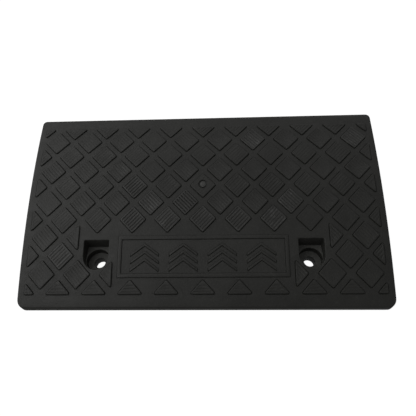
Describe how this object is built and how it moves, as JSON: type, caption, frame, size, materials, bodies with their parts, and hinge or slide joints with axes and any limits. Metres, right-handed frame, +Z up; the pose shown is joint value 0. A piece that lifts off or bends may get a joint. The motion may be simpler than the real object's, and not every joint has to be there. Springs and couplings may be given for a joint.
{
  "type": "kerb ramp",
  "caption": "Wedge-shaped rubber kerb ramp with a diamond tile tread, a thin leading lip, bolt pockets and a ribbed hollow underside on soft foot pads.",
  "frame": {"origin": "centre of the footprint, on the ground", "axes": "+X along the width of the ramp, +Y up the slope towards the tall back wall, +Z up"},
  "size_m": [0.5, 0.27, 0.09],
  "materials": {
    "ramp_rubber": "satin black moulding with a fine grain",
    "pad_rubber": "matt soft rubber"
  },
  "bodies": {
    "root": {"ramp_body": "ramp_rubber", "foot_pad_1": "pad_rubber", "foot_pad_2": "pad_rubber", "foot_pad_3": "pad_rubber", "foot_pad_4": "pad_rubber", "foot_pad_5": "pad_rubber", "foot_pad_6": "pad_rubber", "foot_pad_7": "pad_rubber", "foot_pad_8": "pad_rubber"}
  },
  "joints": []
}
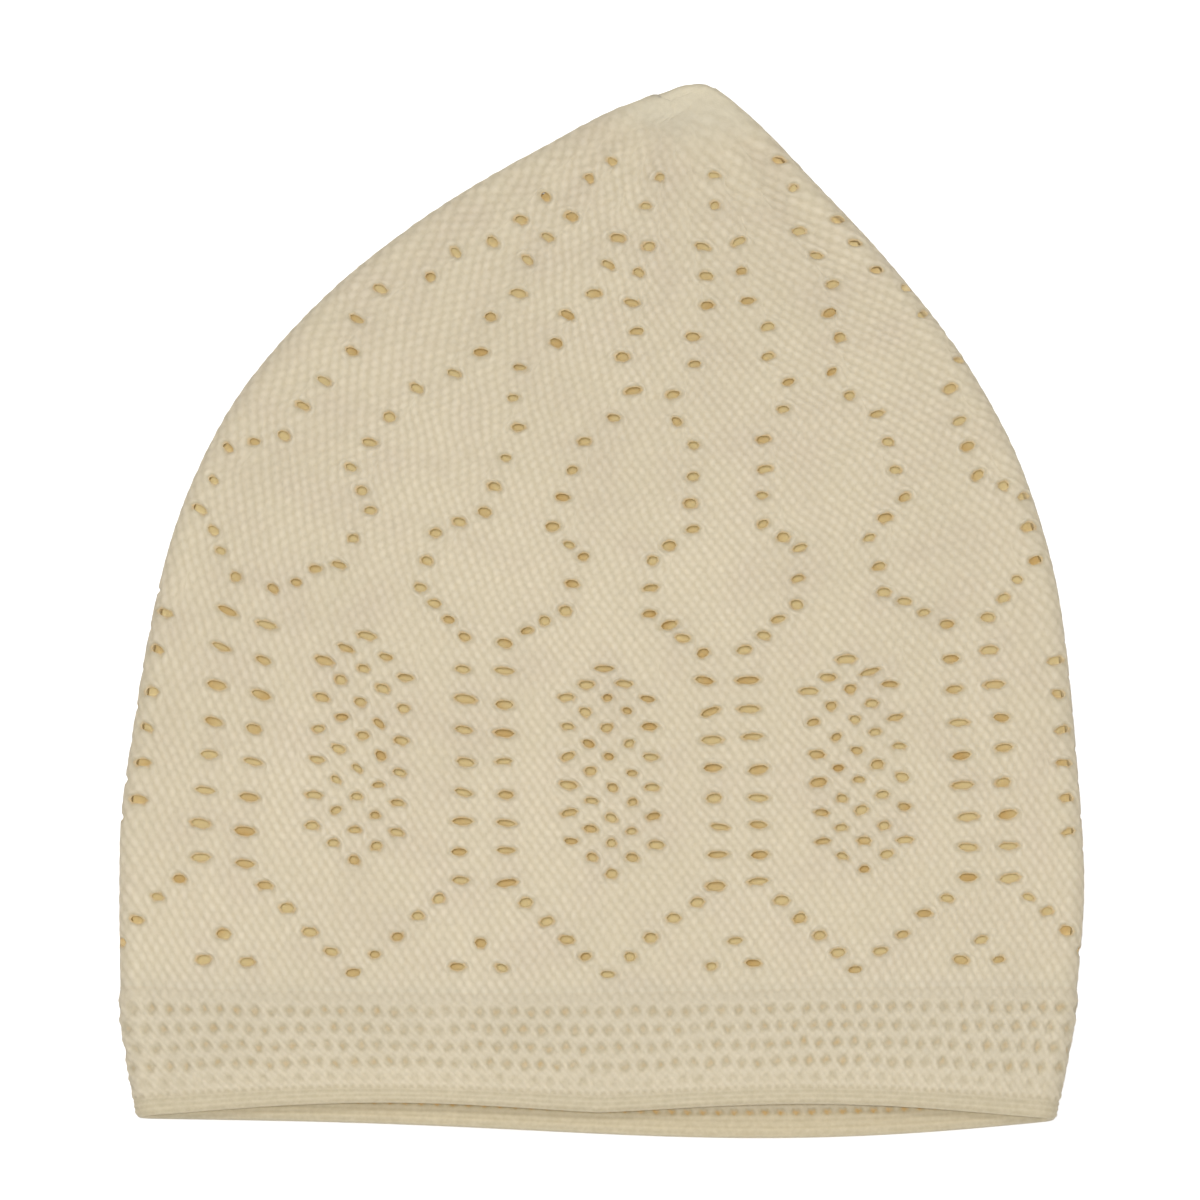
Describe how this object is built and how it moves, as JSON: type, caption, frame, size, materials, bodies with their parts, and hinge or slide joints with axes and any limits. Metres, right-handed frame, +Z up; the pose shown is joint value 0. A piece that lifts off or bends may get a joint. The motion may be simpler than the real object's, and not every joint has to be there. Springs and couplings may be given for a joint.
{
  "type": "knitted openwork kufi",
  "caption": "Brimless knitted openwork cap with a closed peak and a turned hem band, lying folded flat with its mouth a little open.",
  "frame": {"origin": "centre of the folded cap's outline, on the surface it lies on", "axes": "+Z up out of the surface, +Y from the open mouth towards the closed peak, +X across the cap from the left fold to the right fold"},
  "size_m": [0.21, 0.2311, 0.0158],
  "materials": {
    "openwork_knit": "fine matt knitted yarn",
    "band_knit": "matt mesh knit, double thickness"
  },
  "bodies": {
    "root": {"crown_body": "openwork_knit", "hem_band": "band_knit"}
  },
  "joints": []
}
-------------------------
Requirements
Copy out the data shown above without altering anything.

The completed task
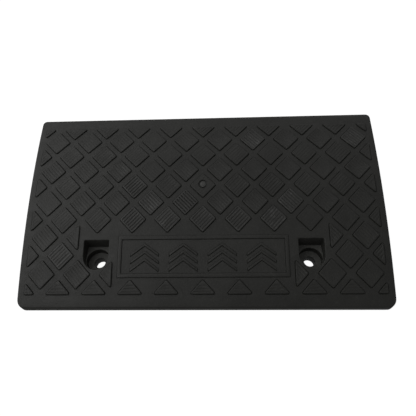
Describe how this object is built and how it moves, as JSON: type, caption, frame, size, materials, bodies with their parts, and hinge or slide joints with axes and any limits. Metres, right-handed frame, +Z up; the pose shown is joint value 0. A piece that lifts off or bends may get a joint. The motion may be simpler than the real object's, and not every joint has to be there. Springs and couplings may be given for a joint.
{
  "type": "kerb ramp",
  "caption": "Wedge-shaped rubber kerb ramp with a diamond tile tread, a thin leading lip, bolt pockets and a ribbed hollow underside on soft foot pads.",
  "frame": {"origin": "centre of the footprint, on the ground", "axes": "+X along the width of the ramp, +Y up the slope towards the tall back wall, +Z up"},
  "size_m": [0.5, 0.27, 0.09],
  "materials": {
    "ramp_rubber": "satin black moulding with a fine grain",
    "pad_rubber": "matt soft rubber"
  },
  "bodies": {
    "root": {"ramp_body": "ramp_rubber", "foot_pad_1": "pad_rubber", "foot_pad_2": "pad_rubber", "foot_pad_3": "pad_rubber", "foot_pad_4": "pad_rubber", "foot_pad_5": "pad_rubber", "foot_pad_6": "pad_rubber", "foot_pad_7": "pad_rubber", "foot_pad_8": "pad_rubber"}
  },
  "joints": []
}
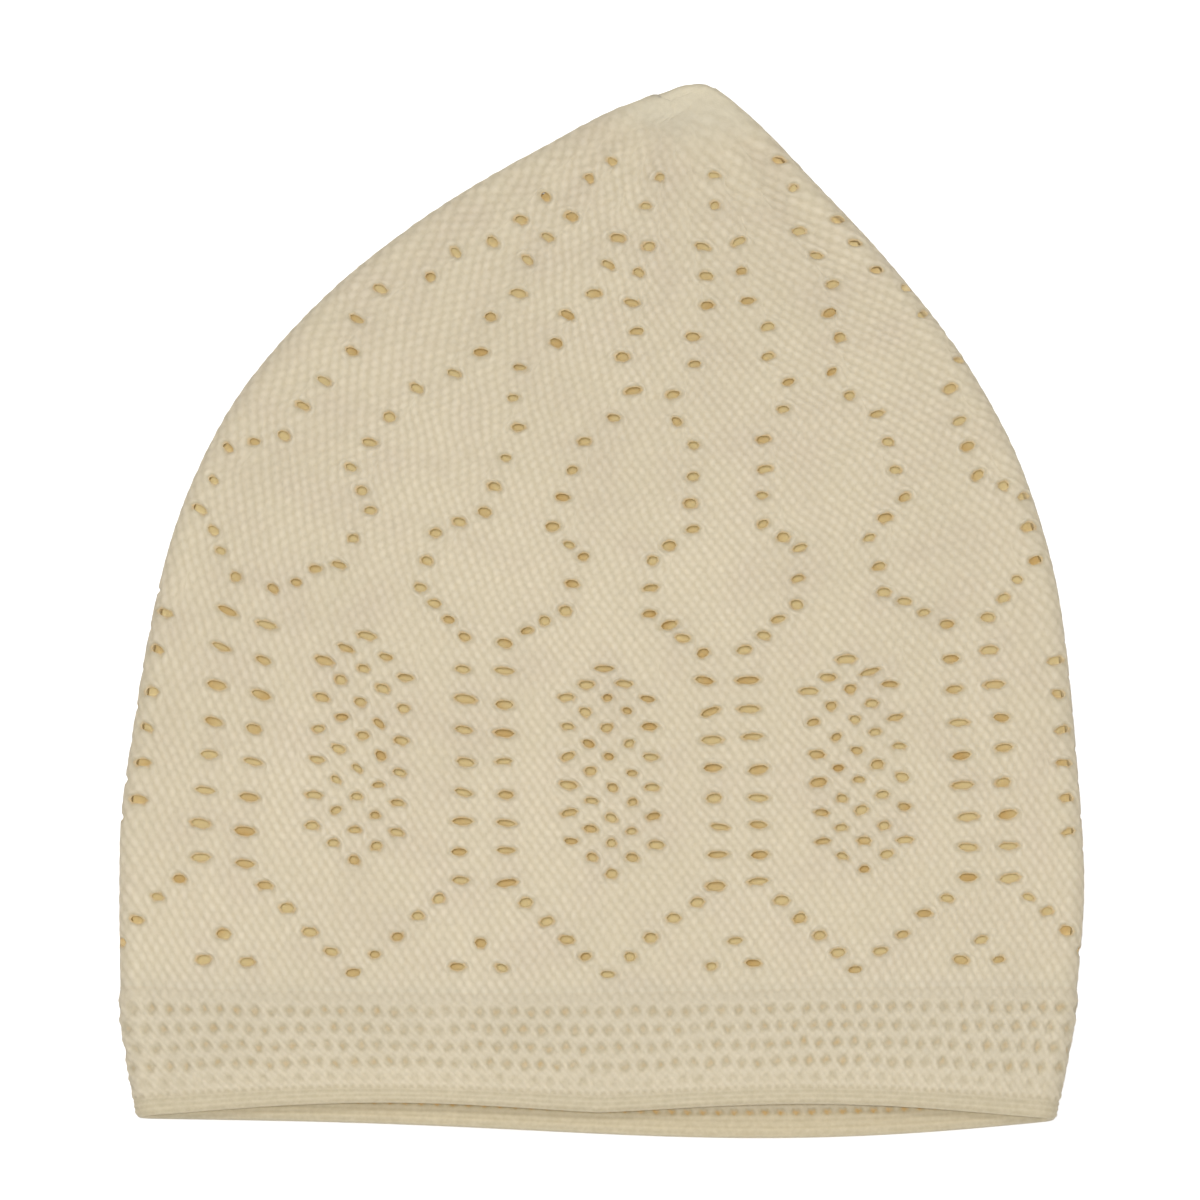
Describe how this object is built and how it moves, as JSON: type, caption, frame, size, materials, bodies with their parts, and hinge or slide joints with axes and any limits. Metres, right-handed frame, +Z up; the pose shown is joint value 0. A piece that lifts off or bends may get a joint. The motion may be simpler than the real object's, and not every joint has to be there. Springs and couplings may be given for a joint.
{
  "type": "knitted openwork kufi",
  "caption": "Brimless knitted openwork cap with a closed peak and a turned hem band, lying folded flat with its mouth a little open.",
  "frame": {"origin": "centre of the folded cap's outline, on the surface it lies on", "axes": "+Z up out of the surface, +Y from the open mouth towards the closed peak, +X across the cap from the left fold to the right fold"},
  "size_m": [0.21, 0.2311, 0.0158],
  "materials": {
    "openwork_knit": "fine matt knitted yarn",
    "band_knit": "matt mesh knit, double thickness"
  },
  "bodies": {
    "root": {"crown_body": "openwork_knit", "hem_band": "band_knit"}
  },
  "joints": []
}